**Information supplied:**
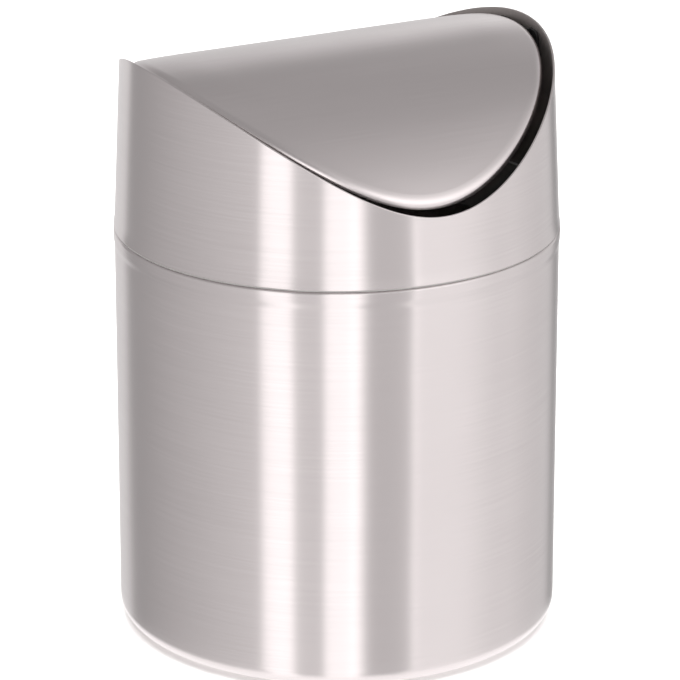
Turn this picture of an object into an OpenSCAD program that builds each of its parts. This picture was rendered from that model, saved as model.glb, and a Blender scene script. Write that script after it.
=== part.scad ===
// Countertop trash can with a swing lid: a steel can, a conical steel hood that lifts out of it,
// and an arched steel flap that swings on two short pins inside the hood.
// The origin is the middle of the base on the counter, +Z is up and the front is -Y.
// The flap turns about a line along X, from one high tip of the hood's rim to the other.

/* [Can] */
// Outer radius of the can's straight wall
can_r = 59.75; // [50:0.25:80]
// Height of the can's rim above the counter
can_h = 111.3; // [90:0.1:180]
// Sheet thickness of the can, the hood and the flap
sheet = 0.6; // [0.5:0.1:0.8]
// Outer radius of the corner between the wall and the base
base_corner_r = 4.5; // [3:0.5:8]
// How far the folded rim stands out from the wall
rim_swell = 0.25; // [0.1:0.05:0.5]
// Height of the folded rim
rim_h = 4.6; // [3:0.1:8]
// Radius of the rounded top edge of the folded rim, outside
rim_round = 0.8; // [0.5:0.1:0.9]

/* [Base] */
// How high the can's floor is pressed up to hold the base pad
floor_rise = 0.8; // [0.5:0.1:1.5]
// Thickness of the base pad
pad_t = 1.4; // [1:0.1:2.5]
// Flat ring of steel left outside the base pad
base_land = 2.8; // [2:0.1:6]
// Gap round the base pad
pad_gap = 0.3; // [0.1:0.1:0.6]

/* [Hood] */
// Height from the hood's lower edge to the high tips of its rim
hood_h = 50.1; // [44:0.1:65]
// How much lower the rim's front and back are than its tips
rim_drop = 32.6; // [28:0.1:36]
// Lean of the hood's wall from the vertical, in degrees
hood_lean = 2.55; // [1:0.05:5]
// Height over which the hood's lower edge flares out to the can's rim
flare_h = 4; // [2:0.5:8]

/* [Seat ring] */
// Thickness of the ring's flange, the grey line between the can and the hood
flange_t = 0.4; // [0.3:0.1:1]
// How far the flange stays back from the face of the rim
flange_back = 0.35; // [0.1:0.05:0.8]
// Depth of the ring's skirt inside the can
skirt_h = 10; // [6:0.5:16]
// Thickness of the ring's skirt and collar
ring_t = 1; // [0.8:0.1:1.6]
// Height of the ring's collar inside the hood
collar_h = 6; // [4:0.5:10]
// Gap between the skirt and the can's folded rim
seat_gap = 0.3; // [0.2:0.05:0.5]

/* [Flap] */
// Gap in plan between the flap's edge and the inside of the hood at the tips
flap_gap = 2.35; // [2:0.05:5]
// How much less the flap reaches to the front and the back than to the tips
flap_narrow = 0.35; // [0:0.05:4]
// How far the flap's crown lies below the hood's tips
crown_below = 0.9; // [0:0.1:4]
// How much lower the flap's front and back are than its crown
flap_drop = 28.8; // [22:0.1:30]
// Depth of the turned-down edge below the arch
lip_h = 2.2; // [1.8:0.1:5]
// Outer radius of the roll into the turned-down edge
lip_bend = 1.6; // [1:0.1:1.7]

/* [Hinges] */
// Radius of the pivot pin
pin_r = 1.25; // [1:0.05:1.5]
// Running clearance all round the pin in its bush
pin_play = 0.05; // [0.01:0.01:0.1]
// Wall of the bush and of the spacer on the pin
nylon_t = 0.55; // [0.5:0.05:0.8]
// Thickness of the hinge plates and the flap's ears
plate_t = 0.8; // [0.6:0.1:0.9]
// Gap that the swinging edge keeps from the spacer and the hinge plate
swing_gap = 0.35; // [0.3:0.05:1]
// End play of the bush between the spacer and the clip
end_play = 0.15; // [0.1:0.05:0.4]
// Half of the hinge plate's width between its bends
plate_half_w = 6; // [5:0.5:9]
// Width of each welded foot of the hinge plate
foot_w = 4.5; // [3:0.5:8]
// Radius of the hinge plate's outer corners
plate_round = 1.5; // [0.5:0.1:2]
// Height of the hinge plate above the pin
plate_up = 2.5; // [2.5:0.1:4]
// Depth of the hinge plate below the pin
plate_down = 8.5; // [8:0.5:14]
// Farthest that the flap swings each way, in degrees
swing_max = 80; // [60:1:80]
// Gap left between the flap's edge and the stop tab at the farthest swing
stop_gap = 0.25; // [0.2:0.05:0.6]
// Distance from the pin down to the stop tab
stop_below = 3.4; // [3:0.1:4.5]
// Half width of the ear's foot under the flap
ear_half_w = 8; // [6:0.5:12]
// How far the ear stays back from the bend of the flap's edge
ear_back = 0.1; // [0:0.1:2]
// Length of the ear's foot, toward the middle of the flap
ear_foot_l = 9; // [5:0.5:16]
// Radius of the ear's lower end round the pin
ear_end_r = 3.4; // [3:0.1:4]

/* [Hidden] */
$fn = 96;
big = 400; // larger than the whole object, for cutting tools
weld = 0.1; // gap left at welded and pressed faces

// Can and base
rim_r = can_r + rim_swell;
base_z = pad_t - floor_rise;
floor_z = pad_t;
panel_r = can_r - base_corner_r - base_land;
hem_inner_r = rim_r - 2 * sheet;

// Hood: the lean is measured from the wall of the can upward
hood_z = can_h + flange_t;
tip_z = hood_z + hood_h;
function cone_r(z) = can_r - (z - hood_z) * tan(hood_lean);
function flare(z) = (rim_r - can_r) * pow(max(0, 1 - (z - hood_z) / flare_h), 2);
function hood_r(z) = cone_r(z) + flare(z);
rim_front_z = tip_z - rim_drop;
rim_front_r = cone_r(rim_front_z);
rim_arch_r = (pow(rim_front_r, 2) + pow(rim_drop, 2)) / (2 * rim_drop);
rim_axis_z = tip_z - rim_arch_r;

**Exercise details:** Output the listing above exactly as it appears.

**Output:**
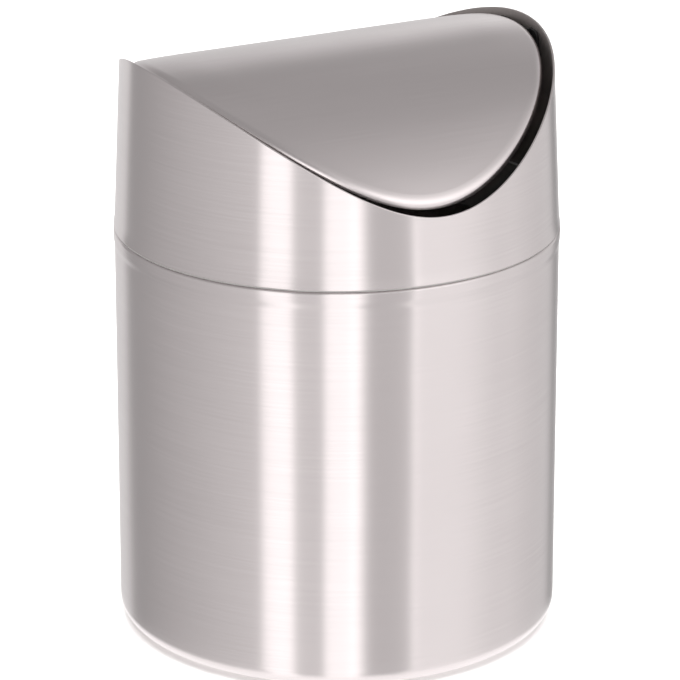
Turn this picture of an object into an OpenSCAD program that builds each of its parts. This picture was rendered from that model, saved as model.glb, and a Blender scene script. Write that script after it.
=== part.scad ===
// Countertop trash can with a swing lid: a steel can, a conical steel hood that lifts out of it,
// and an arched steel flap that swings on two short pins inside the hood.
// The origin is the middle of the base on the counter, +Z is up and the front is -Y.
// The flap turns about a line along X, from one high tip of the hood's rim to the other.

/* [Can] */
// Outer radius of the can's straight wall
can_r = 59.75; // [50:0.25:80]
// Height of the can's rim above the counter
can_h = 111.3; // [90:0.1:180]
// Sheet thickness of the can, the hood and the flap
sheet = 0.6; // [0.5:0.1:0.8]
// Outer radius of the corner between the wall and the base
base_corner_r = 4.5; // [3:0.5:8]
// How far the folded rim stands out from the wall
rim_swell = 0.25; // [0.1:0.05:0.5]
// Height of the folded rim
rim_h = 4.6; // [3:0.1:8]
// Radius of the rounded top edge of the folded rim, outside
rim_round = 0.8; // [0.5:0.1:0.9]

/* [Base] */
// How high the can's floor is pressed up to hold the base pad
floor_rise = 0.8; // [0.5:0.1:1.5]
// Thickness of the base pad
pad_t = 1.4; // [1:0.1:2.5]
// Flat ring of steel left outside the base pad
base_land = 2.8; // [2:0.1:6]
// Gap round the base pad
pad_gap = 0.3; // [0.1:0.1:0.6]

/* [Hood] */
// Height from the hood's lower edge to the high tips of its rim
hood_h = 50.1; // [44:0.1:65]
// How much lower the rim's front and back are than its tips
rim_drop = 32.6; // [28:0.1:36]
// Lean of the hood's wall from the vertical, in degrees
hood_lean = 2.55; // [1:0.05:5]
// Height over which the hood's lower edge flares out to the can's rim
flare_h = 4; // [2:0.5:8]

/* [Seat ring] */
// Thickness of the ring's flange, the grey line between the can and the hood
flange_t = 0.4; // [0.3:0.1:1]
// How far the flange stays back from the face of the rim
flange_back = 0.35; // [0.1:0.05:0.8]
// Depth of the ring's skirt inside the can
skirt_h = 10; // [6:0.5:16]
// Thickness of the ring's skirt and collar
ring_t = 1; // [0.8:0.1:1.6]
// Height of the ring's collar inside the hood
collar_h = 6; // [4:0.5:10]
// Gap between the skirt and the can's folded rim
seat_gap = 0.3; // [0.2:0.05:0.5]

/* [Flap] */
// Gap in plan between the flap's edge and the inside of the hood at the tips
flap_gap = 2.35; // [2:0.05:5]
// How much less the flap reaches to the front and the back than to the tips
flap_narrow = 0.35; // [0:0.05:4]
// How far the flap's crown lies below the hood's tips
crown_below = 0.9; // [0:0.1:4]
// How much lower the flap's front and back are than its crown
flap_drop = 28.8; // [22:0.1:30]
// Depth of the turned-down edge below the arch
lip_h = 2.2; // [1.8:0.1:5]
// Outer radius of the roll into the turned-down edge
lip_bend = 1.6; // [1:0.1:1.7]

/* [Hinges] */
// Radius of the pivot pin
pin_r = 1.25; // [1:0.05:1.5]
// Running clearance all round the pin in its bush
pin_play = 0.05; // [0.01:0.01:0.1]
// Wall of the bush and of the spacer on the pin
nylon_t = 0.55; // [0.5:0.05:0.8]
// Thickness of the hinge plates and the flap's ears
plate_t = 0.8; // [0.6:0.1:0.9]
// Gap that the swinging edge keeps from the spacer and the hinge plate
swing_gap = 0.35; // [0.3:0.05:1]
// End play of the bush between the spacer and the clip
end_play = 0.15; // [0.1:0.05:0.4]
// Half of the hinge plate's width between its bends
plate_half_w = 6; // [5:0.5:9]
// Width of each welded foot of the hinge plate
foot_w = 4.5; // [3:0.5:8]
// Radius of the hinge plate's outer corners
plate_round = 1.5; // [0.5:0.1:2]
// Height of the hinge plate above the pin
plate_up = 2.5; // [2.5:0.1:4]
// Depth of the hinge plate below the pin
plate_down = 8.5; // [8:0.5:14]
// Farthest that the flap swings each way, in degrees
swing_max = 80; // [60:1:80]
// Gap left between the flap's edge and the stop tab at the farthest swing
stop_gap = 0.25; // [0.2:0.05:0.6]
// Distance from the pin down to the stop tab
stop_below = 3.4; // [3:0.1:4.5]
// Half width of the ear's foot under the flap
ear_half_w = 8; // [6:0.5:12]
// How far the ear stays back from the bend of the flap's edge
ear_back = 0.1; // [0:0.1:2]
// Length of the ear's foot, toward the middle of the flap
ear_foot_l = 9; // [5:0.5:16]
// Radius of the ear's lower end round the pin
ear_end_r = 3.4; // [3:0.1:4]

/* [Hidden] */
$fn = 96;
big = 400; // larger than the whole object, for cutting tools
weld = 0.1; // gap left at welded and pressed faces

// Can and base
rim_r = can_r + rim_swell;
base_z = pad_t - floor_rise;
floor_z = pad_t;
panel_r = can_r - base_corner_r - base_land;
hem_inner_r = rim_r - 2 * sheet;

// Hood: the lean is measured from the wall of the can upward
hood_z = can_h + flange_t;
tip_z = hood_z + hood_h;
function cone_r(z) = can_r - (z - hood_z) * tan(hood_lean);
function flare(z) = (rim_r - can_r) * pow(max(0, 1 - (z - hood_z) / flare_h), 2);
function hood_r(z) = cone_r(z) + flare(z);
rim_front_z = tip_z - rim_drop;
rim_front_r = cone_r(rim_front_z);
rim_arch_r = (pow(rim_front_r, 2) + pow(rim_drop, 2)) / (2 * rim_drop);
rim_axis_z = tip_z - rim_arch_r;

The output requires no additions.